Het is nu een week geleden dat ik met Dusty heb gezwommen. Sindsdien ben ik meest bij White Strand geweest, maar heb haar zelfs vanuit de verte niet gezien. Ook andere dolfijnzwemmers, die bij Green Island en bij Spanish Point naar haar hebben uitgekeken, kwamen tot dezelfde teleurstelling. Zoals Jane opmerkte, ieder jaar om deze tijd is ze veel weggeweest, waarschijnlijk om te jagen. Gezien de komende winter is dat ook wel te verwachten. Ze is bezig haar wintervet op te bouwen.
Ik heb diverse keren gezien hoe ze jaagt. Ook hier zijn de rotsen gelaagd en deze platen lopen schuin de zee in. Daarin zijn diepe sleuven uitgeslepen en hierin zie ik, bijna zonder mankeren, grote vissen. Voor hen bieden de scheuren en spleten een bescherming, waarin ze betrekkelijk veilig zijn voor rovers. Dusty steekt haar snuit hierin en stuurt hoog frequente geluiden uit, die de vissen verlammen waardoor ze een gemakkelijke prooi vormen. Eens te meer blijkt hoe geraffineerd ze aan de kost komt: ze jaagt met afstandsbediening.

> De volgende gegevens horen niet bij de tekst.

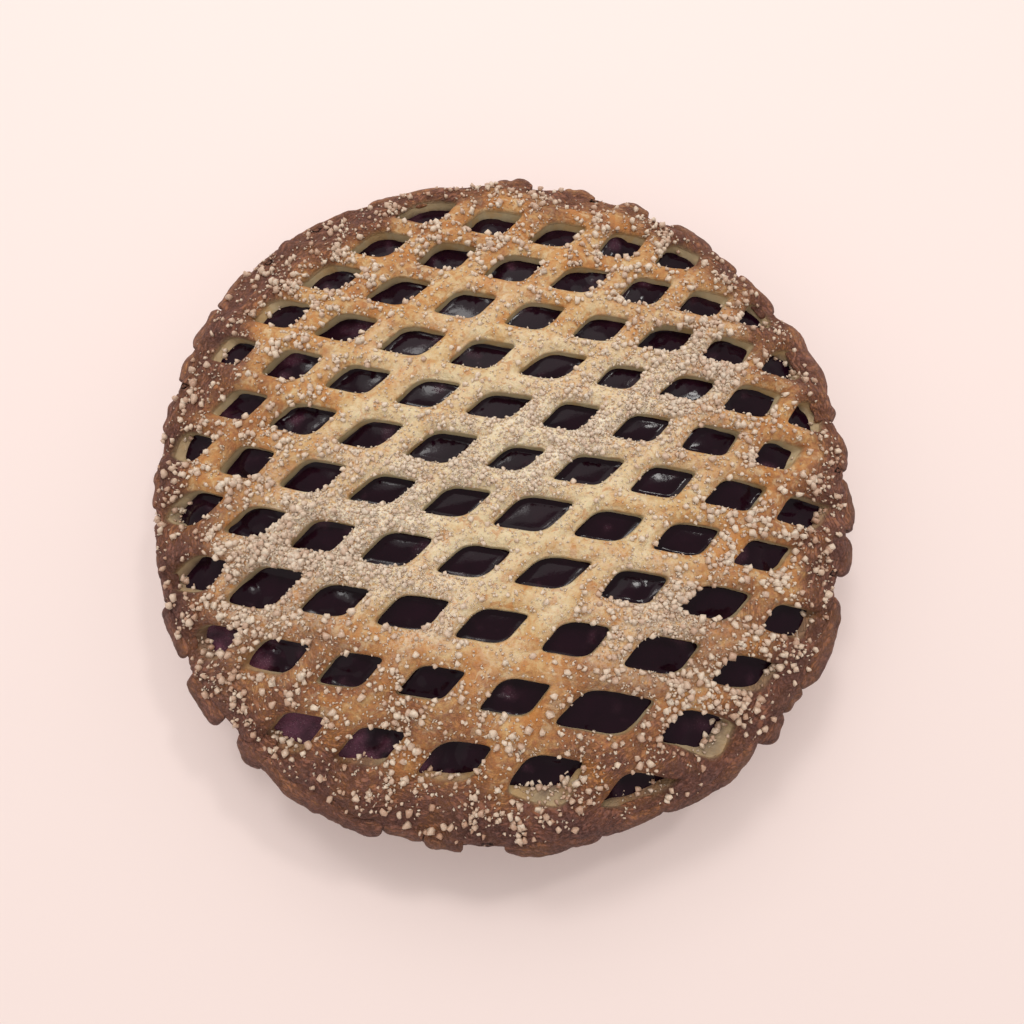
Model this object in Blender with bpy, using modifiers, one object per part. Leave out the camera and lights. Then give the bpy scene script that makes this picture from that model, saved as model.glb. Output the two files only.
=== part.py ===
# Cherry pie with a stretched lattice crust.
#
# Three solid pieces, all in metres, +Z up, origin at the middle of the flat
# underside, +X to the right and +Y to the back:
#   bottom_crust   turned pastry shell: flat base, sloped wall, crimped flange
#   filling        cherry filling, level with the flange and domed in the middle
#   lattice_crust  one sheet of pastry, cut in staggered slits and pulled open
#                  into diamond windows, draped over the filling and the flange
import math

import bmesh
import bpy
import numpy as np

# ---------------------------------------------------------------- dimensions
PIE_R = 0.1200          # radius that the top crust is trimmed to
RIM_Z = 0.0375          # top of the top crust at its edge
DOME_H = 0.0144         # how far the middle stands above the edge
DOME_POWER = 3.0        # dome height falls off as 1 - (r / PIE_R) ** power
STRIP_T = 0.0058        # thickness of the top crust
EDGE_THIN = 0.30        # share of the thickness lost where it is pressed on the flange
THIN_FROM = 0.0980      # radius where it starts to thin out
STRIP_CROWN = 0.0014    # strips are puffed: this much higher along their middle
STRIP_SINK = 0.0008     # and this much lower at the edges of the windows

LATTICE_A = (0.0189, 0.0148)    # step from one window to the next, up a row
LATTICE_B = (0.0243, -0.0040)   # step from one window to the next, across
LATTICE_O = (0.0102, -0.0172)   # middle of the window nearest the centre
# the sheet isn't pulled evenly: how much further it is drawn out, as shares of
# the radius at the edge, for xx, xy, yy, xxx, xxy, xyy and yyy
STRETCH_X = (0.0, -0.085, 0.005, -0.035, -0.10, 0.10, -0.11)
STRETCH_Y = (0.035, -0.055, -0.03, -0.03, 0.125, -0.03, 0.16)
WINDOW_U = 0.292        # half the window along A, in steps, in the middle
WINDOW_U_BACK = 0.038   # this much more at the back edge, less at the front
WINDOW_V = 0.300        # half the window along B, in steps
WINDOW_SHEAR = 0.034    # the window's ends along A slip this far along B
SHUT_FROM = 0.1135      # windows whose middle is beyond this radius are pressed shut
# a few windows were pulled wider or stayed narrower than the rest
WINDOW_SCALE = {(-3, 3): 1.20, (0, 0): 1.14, (-2, -2): 1.18, (1, -4): 1.10,
                (3, 1): 1.10, (3, -1): 0.86, (-3, 1): 0.88, (1, -1): 0.90}
SHARP_IN = 0.95         # the two sharp window corners are drawn in this much
BLUNT_IN = 0.93         # and the two blunt ones this much: rounded pastry
SIDE_OUT = 1.02         # window sides bow out a little

# trimmed edge: slow swells of the outline as (direction in degrees, half width
# in degrees, size), and the rounded lobes of pastry as (from, to, size)
EDGE_R = 0.1177
EDGE_SWELLS = ((136, 19, 0.0072),)
EDGE_LOBES = (
    (1, 8, 0.0036), (10, 14.5, 0.0030), (14.5, 30, 0.0048), (32.5, 41, 0.0030),
    (42.5, 48.5, 0.0032), (48.5, 57, 0.0062), (62, 67.5, 0.0056), (72.5, 78, 0.0042),
    (84.5, 91.5, 0.0048), (99, 115, 0.0042), (116, 139, 0.0022), (139.5, 147.5, 0.0044),
    (148.5, 156, 0.0046), (156, 162.5, 0.0040), (165.5, 172, 0.0030), (178.5, 185.5, 0.0018),
    (193, 201.5, 0.0010), (202.5, 211, 0.0032), (214.5, 222.5, 0.0058), (226.5, 232, 0.0050),
    (232, 252, 0.0048), (252, 258.5, 0.0014), (259, 264.5, 0.0030), (271, 285, 0.0041),
    (285, 295, 0.0022), (295, 312.5, 0.0046), (312.5, 318.5, 0.0052), (318.5, 323.5, 0.0028),
    (323.5, 338.5, 0.0058), (343, 349, 0.0036), (350.5, 359, 0.0036),
)

BASE_R = 0.0900         # flat underside
WALL_OUT_R = 0.1095     # outside of the wall, under the flange
FLANGE_R = 0.1178       # edge of the flange
FLANGE_T = 0.0036       # thickness of the flange
WALL_IN_R = 0.1060      # inside of the wall at the filling's edge
FLOOR_R = 0.0865        # inside of the wall at the floor
FLOOR_T = 0.0040        # thickness of the floor
CRIMP_N = 29            # waves round the flange
CRIMP = 0.0006          # height of the waves
GAP = 0.0003            # clearance between pieces that touch
TOP_GAP = 0.0009        # clearance under the faceted top crust
SEGMENTS = 48
TRIM_STEPS = 150


# ------------------------------------------------------------------- helpers
def clear_scene():
    for ob in list(bpy.data.objects):
        bpy.data.objects.remove(ob, do_unlink=True)


def collection(name):
    col = bpy.data.collections.new(name)
    bpy.context.scene.collection.children.link(col)
    return col


def material(name, color, roughness, metallic=0.0, coat=0.0):
    mat = bpy.data.materials.new(name)
    mat.use_nodes = True
    bsdf = mat.node_tree.nodes["Principled BSDF"]
    bsdf.inputs["Base Color"].default_value = (*color, 1.0)
    bsdf.inputs["Roughness"].default_value = roughness
    bsdf.inputs["Metallic"].default_value = metallic
    bsdf.inputs["Coat Weight"].default_value = coat
    return mat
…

Hoewel haar sonar slechts zo’n 50 meter reikt, kan ze veel verder luisteren. Daarom werken sonische signalen zo goed, als ze binnen gehoorsafstand is, tenminste. Vandaar het rinkelen met een aanmeerketting en het slaan van stenen op elkaar. Daarnaast kun je natuurlijk ook andere geluiden maken om haar te laten weten dat je in de buurt bent. Door mijn onderkaak heen en weer te bewegen kan ik geluiden maken met het mondstuk van mijn snorkel of door aan de rubber band van mijn masker te trekken. Ook het maken van geluiden in de snorkel, praten, zingen, roepen of met een ‘Flatterzunge’ blazen is als een taal op zich.
Dolfijnen hebben ook een uitstekend gezichtsvermogen, maar als het water troebel is, zien ze net zo weinig als wij. Dan gebruiken ze hun sonar continu. Maar als het helder is, zien ze onder water uitstekend, maar ook daarboven. Ze steken hun hoofd boven water en speuren dan om zich heen. Dit wordt ‘spy-hopping’ genoemd.
De vaste bezoekers van deze site zullen zich wellicht herinneren dat ik twee jaar geleden een boot heb gebouwd van een op de rotsen aangespoelde container waar ik een zitgat in heb uitgezaagd, een weidepaal voorop heb gemonteerd, waaromheen een plastic teil en een wegkegel als punt. Met een hevel dreef ik de monovin onder de boot aan en haalde daarmee bijna voetgangerssnelheid. Om deze op te voeren heb ik een vleugel met een spanwijdte van drie meter gemaakt, in de verwachting dat ik hiermee een hogere snelheid kon behalen. Dat bleek een hysterische vergissing. Toen heb ik een kanopeddel gekocht om het daarmee te proberen, maar dat bleek heel zwaar te gaan en resulteerde niet in een hogere snelheid.
De laatste weken kwam Dusty enkel in de baai om bij de meerboeien te kijken of er nog boten waren. Die zijn er niet meer en gewoonlijk was ze dan binnen vijf minuten weer vertrokken. Daarom bedacht ik dat, als ik mijn boot daar aan zou meren, Dusty wellicht lang genoeg zou blijven om het water in te gaan en haar daar te ontmoeten.
Gisteren heb ik, na een paar mislukte pogingen om aan boord te gaan in een hevige branding, de boot al zwemmend naar een boei gesleept en hem daar aan vastgelegd. De rest van de middag heb ik deze scherp in de gaten gehouden, maar geen Dusty. Vanmorgen was ze er ook niet, totdat, toen Trevor en ik even stonden te praten, we beiden haar rugvin zagen, vlak bij de boot. Trevor maakte dat hij het water in kwam en heeft daarstraks meer dan een uur met haar gezwommen. Toen hij er uiteindelijk uit kwam had hij zo’n brede grijns op z’n gezicht dat-ie er bijna afviel. En ik ook! Eindelijk had ik een hemelse bestemming voor mijn boot gevonden. Van onder water gezien dan. Hij blijft drijven, ook al loopt hij vol water, want binnenin zitten een heleboel lege drieliter waterflessen. Welk een vreugde op deze stuifregendag. Daarnet zijn alweer drie mensen het water ingegaan en door mijn betraande achterruit zie ik ze met Dusty in de weer. Hopelijk blijft de boot een ontmoetingspunt. We hebben nog een halve zomer tegoed.